# JOB
Give back the lines exactly, from the first one to the line with "obj.visible_glossy = False", both ends included.

# SUPPLIED RECORDS

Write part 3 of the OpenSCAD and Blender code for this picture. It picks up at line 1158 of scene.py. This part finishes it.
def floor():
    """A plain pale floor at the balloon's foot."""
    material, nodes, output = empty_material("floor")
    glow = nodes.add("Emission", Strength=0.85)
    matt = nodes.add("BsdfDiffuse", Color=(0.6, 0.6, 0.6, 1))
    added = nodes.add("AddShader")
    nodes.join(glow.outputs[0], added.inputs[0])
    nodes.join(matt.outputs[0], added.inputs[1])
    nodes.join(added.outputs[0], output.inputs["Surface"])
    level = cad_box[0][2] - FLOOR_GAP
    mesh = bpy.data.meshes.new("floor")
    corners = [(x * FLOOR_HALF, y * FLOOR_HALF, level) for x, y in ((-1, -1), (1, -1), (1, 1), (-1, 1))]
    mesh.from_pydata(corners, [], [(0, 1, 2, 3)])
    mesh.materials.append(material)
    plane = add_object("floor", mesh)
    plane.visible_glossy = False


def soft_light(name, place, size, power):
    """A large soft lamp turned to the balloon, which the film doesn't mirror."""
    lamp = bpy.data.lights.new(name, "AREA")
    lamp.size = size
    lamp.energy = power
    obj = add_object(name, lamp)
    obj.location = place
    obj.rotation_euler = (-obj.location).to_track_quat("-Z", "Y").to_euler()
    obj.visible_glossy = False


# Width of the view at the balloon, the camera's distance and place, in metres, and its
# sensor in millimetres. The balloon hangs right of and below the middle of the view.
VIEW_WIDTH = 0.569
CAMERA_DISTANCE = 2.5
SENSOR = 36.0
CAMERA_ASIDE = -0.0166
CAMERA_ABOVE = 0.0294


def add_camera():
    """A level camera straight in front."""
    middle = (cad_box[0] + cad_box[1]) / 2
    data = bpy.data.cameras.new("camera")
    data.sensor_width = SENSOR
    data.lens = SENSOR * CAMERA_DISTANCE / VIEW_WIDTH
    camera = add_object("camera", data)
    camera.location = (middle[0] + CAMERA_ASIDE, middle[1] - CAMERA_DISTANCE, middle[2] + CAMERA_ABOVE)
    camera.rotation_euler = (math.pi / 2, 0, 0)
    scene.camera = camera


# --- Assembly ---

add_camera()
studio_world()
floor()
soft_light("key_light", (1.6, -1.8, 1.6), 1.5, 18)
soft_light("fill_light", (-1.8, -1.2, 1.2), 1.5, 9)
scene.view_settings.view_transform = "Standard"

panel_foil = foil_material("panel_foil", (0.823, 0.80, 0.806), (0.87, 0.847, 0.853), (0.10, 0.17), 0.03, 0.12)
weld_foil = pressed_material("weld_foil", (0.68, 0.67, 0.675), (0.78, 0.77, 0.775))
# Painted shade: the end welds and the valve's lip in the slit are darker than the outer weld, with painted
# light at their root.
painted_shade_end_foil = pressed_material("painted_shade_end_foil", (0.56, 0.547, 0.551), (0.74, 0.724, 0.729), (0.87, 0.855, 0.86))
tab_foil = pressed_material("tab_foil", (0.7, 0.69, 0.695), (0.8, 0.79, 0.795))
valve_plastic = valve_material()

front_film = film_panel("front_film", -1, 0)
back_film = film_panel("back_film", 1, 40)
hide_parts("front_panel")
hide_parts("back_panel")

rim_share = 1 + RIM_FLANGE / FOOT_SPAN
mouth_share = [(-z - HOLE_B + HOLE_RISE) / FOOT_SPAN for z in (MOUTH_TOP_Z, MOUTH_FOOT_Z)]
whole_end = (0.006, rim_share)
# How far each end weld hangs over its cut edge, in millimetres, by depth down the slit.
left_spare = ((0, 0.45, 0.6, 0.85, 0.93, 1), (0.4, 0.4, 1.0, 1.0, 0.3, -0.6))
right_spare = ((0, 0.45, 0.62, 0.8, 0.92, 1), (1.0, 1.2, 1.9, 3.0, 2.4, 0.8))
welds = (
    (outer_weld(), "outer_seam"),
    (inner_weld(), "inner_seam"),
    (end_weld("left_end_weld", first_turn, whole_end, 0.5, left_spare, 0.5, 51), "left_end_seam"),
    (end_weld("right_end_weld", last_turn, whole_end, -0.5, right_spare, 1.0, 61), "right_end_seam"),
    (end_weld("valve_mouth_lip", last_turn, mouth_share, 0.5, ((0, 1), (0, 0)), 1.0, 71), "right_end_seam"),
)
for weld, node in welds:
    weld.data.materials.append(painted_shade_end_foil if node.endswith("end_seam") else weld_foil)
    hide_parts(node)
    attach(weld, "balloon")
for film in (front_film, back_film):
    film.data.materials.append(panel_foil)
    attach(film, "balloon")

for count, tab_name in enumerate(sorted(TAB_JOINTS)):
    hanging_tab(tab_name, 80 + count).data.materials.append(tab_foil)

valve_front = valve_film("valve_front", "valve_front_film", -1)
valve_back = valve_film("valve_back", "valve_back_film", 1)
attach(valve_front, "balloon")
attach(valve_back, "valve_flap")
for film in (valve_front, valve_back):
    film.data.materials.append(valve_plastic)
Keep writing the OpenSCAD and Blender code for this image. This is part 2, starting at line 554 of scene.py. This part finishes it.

# COMPLETE RESPONSE
Write part 3 of the OpenSCAD and Blender code for this picture. It picks up at line 1158 of scene.py. This part finishes it.
def floor():
    """A plain pale floor at the balloon's foot."""
    material, nodes, output = empty_material("floor")
    glow = nodes.add("Emission", Strength=0.85)
    matt = nodes.add("BsdfDiffuse", Color=(0.6, 0.6, 0.6, 1))
    added = nodes.add("AddShader")
    nodes.join(glow.outputs[0], added.inputs[0])
    nodes.join(matt.outputs[0], added.inputs[1])
    nodes.join(added.outputs[0], output.inputs["Surface"])
    level = cad_box[0][2] - FLOOR_GAP
    mesh = bpy.data.meshes.new("floor")
    corners = [(x * FLOOR_HALF, y * FLOOR_HALF, level) for x, y in ((-1, -1), (1, -1), (1, 1), (-1, 1))]
    mesh.from_pydata(corners, [], [(0, 1, 2, 3)])
    mesh.materials.append(material)
    plane = add_object("floor", mesh)
    plane.visible_glossy = False


def soft_light(name, place, size, power):
    """A large soft lamp turned to the balloon, which the film doesn't mirror."""
    lamp = bpy.data.lights.new(name, "AREA")
    lamp.size = size
    lamp.energy = power
    obj = add_object(name, lamp)
    obj.location = place
    obj.rotation_euler = (-obj.location).to_track_quat("-Z", "Y").to_euler()
    obj.visible_glossy = False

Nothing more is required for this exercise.